AI Art Lacks “Humanness”

A line of inquiry that uniquely interests me is whether the “humanness” of art is what defines it and produces its value and, consequently, whether artificially created images lack that necessarily “human” quality. My gut response is that humans are thoroughly entangled in AI’s creation, training, and maintenance and that this is unlikely to ever change. While the labor that goes into these processes may appear invisible, that is a matter of representation and not reality. AI necessarily mimics and mirrors the structures and processes of the human brain; for better or for worse, it is an expression of human cognition.


While we may be able to agree that its source and inspiration are remarkably human, there will perhaps still be an impulse to categorize the output as “other.” To which I would respond: when has enough “humanness” been instilled into an object or idea to qualify it as art? Perhaps this is a dynamic that can only be settled by time. As knowledge about AI deepens and spreads, its output may come to be accepted in the same way that photographs and reproductions have. 
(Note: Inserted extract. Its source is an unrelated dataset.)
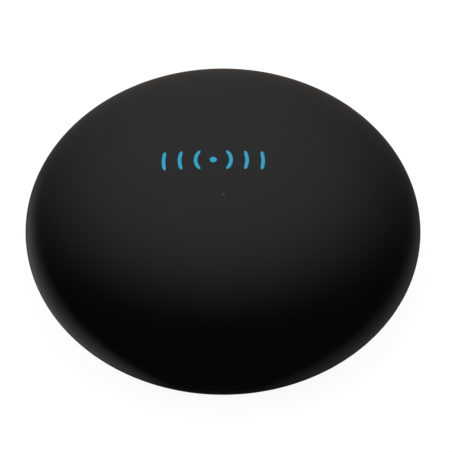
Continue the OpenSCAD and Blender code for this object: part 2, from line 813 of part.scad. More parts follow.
// The barrel, the flange that keeps it in and the stem, with a shallow round dish in the face
module reset_button() {
    dish_r = (pow(dish_d / 2, 2) + pow(dish_depth, 2)) / (2 * dish_depth);
    color("#3a3a3d") around(reset_angle) translate([0, 0, button_mid_z]) difference() {
        union() {
            round_rod(flange_in_r, flange_out_r, flange_d);
            round_rod(flange_out_r - flange_t / 2, button_face_r, button_d);
            round_rod(stem_in_r, flange_in_r + flange_t / 2, stem_d);
        }
        translate([button_face_r + dish_r - dish_depth, 0, 0]) sphere(r = dish_r);
    }
}

// Puts its children on the board where the switch is, with its outer face at X = 0
module at_switch() {
    around(reset_angle, switch_out_r) translate([0, 0, board_top]) children();
}

module switch_body() {
    color("#1b1b1d") at_switch() difference() {
        translate([-switch_l / 2 - switch_sheet / 2, 0, 0])
            block([switch_l - switch_sheet, switch_w, switch_h - switch_sheet]);
        translate([0, 0, switch_h / 2]) round_rod(-plunger_bore_l, over, plunger_bore_d);
    }
}

// A bent plate that covers the switch's outer face and its top
module switch_cover() {
    color("#c0c2c4") at_switch() difference() {
        union() {
            translate([-switch_sheet, -switch_w / 2, 0]) cube([switch_sheet, switch_w, switch_h]);
            translate([-switch_l, -switch_w / 2, switch_h - switch_sheet])
                cube([switch_l, switch_w, switch_sheet]);
        }
        translate([0, 0, switch_h / 2]) round_rod(-switch_sheet - over / 2, over, plunger_bore_d);
    }
}

module switch_plunger() {
    color("#7d2f2a") at_switch() translate([0, 0, switch_h / 2])
        round_rod(-plunger_in, plunger_out, plunger_d);
}

module switch_legs() {
    color("#c8c9cc") at_switch()
        for (y = [-1, 1], x = [-switch_l + switch_leg_w / 2, -switch_leg_w - switch_sheet])
            translate([x, y > 0 ? switch_w / 2 : -switch_w / 2 - switch_leg_out, 0])
                cube([switch_leg_w, switch_leg_out, switch_leg_t]);
}

module status_lamp() {
    color("#e8e2d0") translate(lamp_xy) translate([0, 0, board_top]) block(lamp_size);
}

module light_guide() {
    color("#dfe6ea") translate(lamp_xy) post(guide_low_z, guide_top_z, guide_d);
}

module regulator() {
    color("#1b1b1d") translate(regulator_share * board_r) translate([0, 0, board_top])
        block(regulator_size);
}

// One wide tab behind the regulator and three narrow leads in front of it
module regulator_leads() {
    out = regulator_size[1] / 2;
    wide = regulator_size[0] / 2;
    pitch = regulator_size[0] / 3;
    color("#c8c9cc") translate(regulator_share * board_r) translate([0, 0, board_top]) {
        translate([-wide / 2, out, 0]) cube([wide, chip_lead_out, chip_lead_t]);
        for (x = [-1, 0, 1]) translate([x * pitch - chip_lead_w, -out - chip_lead_out, 0])
            cube([2 * chip_lead_w, chip_lead_out, chip_lead_t]);
    }
}

module bulk_capacitor() {
    groove_z = board_top + can_foot_h + can_h / 5;
    color("#c3c6c9") translate(can_share * board_r) difference() {
        post(board_top + can_foot_h, board_top + can_foot_h + can_h, can_d);
        band(groove_z, groove_z + chip_lead_w, can_d / 2 - chip_lead_t, can_d);
    }
}

module bulk_capacitor_foot() {
    color("#151517") translate(can_share * board_r) translate([0, 0, board_top])
        block([can_d, can_d, can_foot_h]);
}

module driver_transistors() {
    color("#1b1b1d") for (xy = transistor_xys)
        translate(xy) translate([0, 0, board_top]) block(transistor_size);
}

module transistor_leads() {
    out = transistor_size[1] / 2;
    color("#c8c9cc") for (xy = transistor_xys) translate(xy) translate([0, 0, board_top]) {
        translate([-chip_lead_w / 2, out, 0]) cube([chip_lead_w, chip_lead_out, chip_lead_t]);
        for (x = [-1, 1])
            translate([x * transistor_size[0] / 3 - chip_lead_w / 2, -out - chip_lead_out, 0])
                cube([chip_lead_w, chip_lead_out, chip_lead_t]);
    }
}

// A chip part: a block with an end cap at each end that is a little taller
module chip(size) {
    cap = size[2] / 10;
    translate([0, 0, cap]) block([size[0] - end_cap_w, size[1] - cap, size[2] - 2 * cap]);
    for (x = [-1, 1]) translate([x * (size[0] - end_cap_w) / 2, 0, 0])
        block([end_cap_w, size[1], size[2]]);
}

module emitter_resistors() {
    color("#2a2f38") {
        for (i = [0:len(side_angles) - 1]) around(side_angles[i], resistor_r)
            translate([0, resistor_turns[i] * resistor_off, board_top]) chip(resistor_size);
        for (i = [0:len(upright_xys) - 1]) translate(upright_xys[i] + upright_resistor_offs[i])
            translate([0, 0, board_top]) chip(resistor_size);
    }
}

module ceramic_capacitors() {
    color("#b59468") for (xy = ceramic_xys)
        translate(xy) translate([0, 0, board_top]) chip(ceramic_size);
}

top_cover();
base_shell();
foot_ring();
case_screws();
main_board();
board_screws();
side_emitter(0);  // side_emitter_1
side_emitter(1);  // side_emitter_2
side_emitter(2);  // side_emitter_3
side_emitter(3);  // side_emitter_4
side_emitter(4);  // side_emitter_5
side_emitter(5);  // side_emitter_6
side_emitter_leads();
upright_emitter(0);  // upright_emitter_1
upright_emitter(1);  // upright_emitter_2
upright_emitter(2);  // upright_emitter_3
upright_emitter_leads();
ir_receiver();
ir_receiver_leads();
radio_board();
radio_shield();
radio_antenna();
usb_shell();
usb_tongue();
usb_contacts();
reset_button();
switch_body();
switch_cover();
switch_plunger();
switch_legs();
status_lamp();
light_guide();
regulator();
regulator_leads();
bulk_capacitor();
bulk_capacitor_foot();
driver_transistors();
transistor_leads();
emitter_resistors();
ceramic_capacitors();
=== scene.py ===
"""Dresses the round infrared sender: smooth moulded shells, real finishes and a plain white studio.

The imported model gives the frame. Every size here is in millimetres in that frame, and turns into
metres where a mesh is made. +Z is up, -Y is the front and +Y is the power socket's side.
"""
from __future__ import annotations

import json
import logging
import math
from dataclasses import dataclass
from enum import Enum
from typing import Any, Mapping, Sequence

import bmesh
import bpy
import numpy as np
from mathutils import Matrix, Vector


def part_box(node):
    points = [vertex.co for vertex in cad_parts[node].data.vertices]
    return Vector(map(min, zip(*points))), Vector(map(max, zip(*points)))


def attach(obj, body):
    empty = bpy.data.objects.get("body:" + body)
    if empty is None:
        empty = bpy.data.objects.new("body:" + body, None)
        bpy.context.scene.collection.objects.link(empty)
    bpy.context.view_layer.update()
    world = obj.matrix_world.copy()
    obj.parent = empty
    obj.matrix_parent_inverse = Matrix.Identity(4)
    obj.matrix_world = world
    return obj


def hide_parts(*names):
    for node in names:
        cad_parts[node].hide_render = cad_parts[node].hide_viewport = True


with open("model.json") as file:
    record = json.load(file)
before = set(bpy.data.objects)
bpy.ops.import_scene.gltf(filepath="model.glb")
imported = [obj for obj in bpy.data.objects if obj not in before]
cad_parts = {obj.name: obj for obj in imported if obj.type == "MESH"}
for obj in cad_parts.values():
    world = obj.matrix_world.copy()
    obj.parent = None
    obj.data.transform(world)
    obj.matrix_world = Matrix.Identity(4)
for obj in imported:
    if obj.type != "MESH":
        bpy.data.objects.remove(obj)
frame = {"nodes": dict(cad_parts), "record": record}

LOG = logging.getLogger("infrared_sender")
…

Yet, there continues to be a preference for “original” or “authentic” work. Within the context of burgeoning technologies including photography and film-making, philosopher Walter Benjamin asserted that “[t]he authenticity of a thing is the essence of all that is transmissible from its beginning, ranging from its substantive duration to its testimony to the history which it has experienced” [36]. When that history is hidden, obscured behind specialized knowledge or misrepresentation, the value and authenticity of the work are questioned. Photography and reproductions constituted similar existential threats to the value systems surrounding art-making and, despite having been resolved and accepted in many ways, continue to frequently be treated as inferior.


The limitless production capabilities of machine learning systems in some ways threaten the law of scarcity that guides the art market. Though there are constraints on this dynamic, the entire dilemma invites a reconsideration of the way art is treated as a luxury good. While this crisis appeals to me, I also recognize the implications of such a tool in the hands of profit-driven entities—possessing limitless production capabilities, but maintaining exclusivity for the sole purpose of monetary gain. Once again, I am drawn back to the ideal of sharing this burden and potential as we adapt to an inevitable future with AI.


Attached to this line of inquiry is an idea that continues to haunt me as I consider the Doppelgänger Project, in particular. In AI Art: Machine Visions and Warped Dreams, Zylinska explains how the work of a GAN, a Generative Adversarial Network like our Doppelgänger, could become “an ouroboros-like circle of random variations” culminating in “the pointless production of difference” [37]. Does ultimate variety matter if the viewer is inundated with information and consequently becomes unengaged? Already we can observe this same sort of scenario as users interact with social media and online shopping platforms that provide endless variations of content until the user reaches a point of exhaustion and disengages.


Several observations can be made based on this pattern of behavior. First, the viewer continues to exist in that space even if there is no awe or sublimity to be found in the encounter. Second, if given the chance, the viewer will develop a favorite or preferred item even if the pool appears remarkably similar. The freedom to choose innately appeals to us; it is rooted in our psychology. Though we may be overwhelmed by an excess of options, we are likely to prefer that position over having no choice at all. If my theory holds, then even if a viewer is provided with this “ouroboros-like circle of random variations,” they will still participate in the articulation of preference.


AI’s design intrinsically reflects human function, and its output will likely appeal to the desire for choice. Given accurate representation, AI art may in fact succeed at being “human” enough to eventually be accepted as equivalent to ‘human-made’ art. But at its core, the premise that “art” must somehow be “human-enough” to be valid relies on ideologies that have historically permitted certain artwork to be discounted, ignored, and scorned. Ultimately, the definition of “human” is complicated, diverse, and abstract and easily ill-defined to the detriment of many.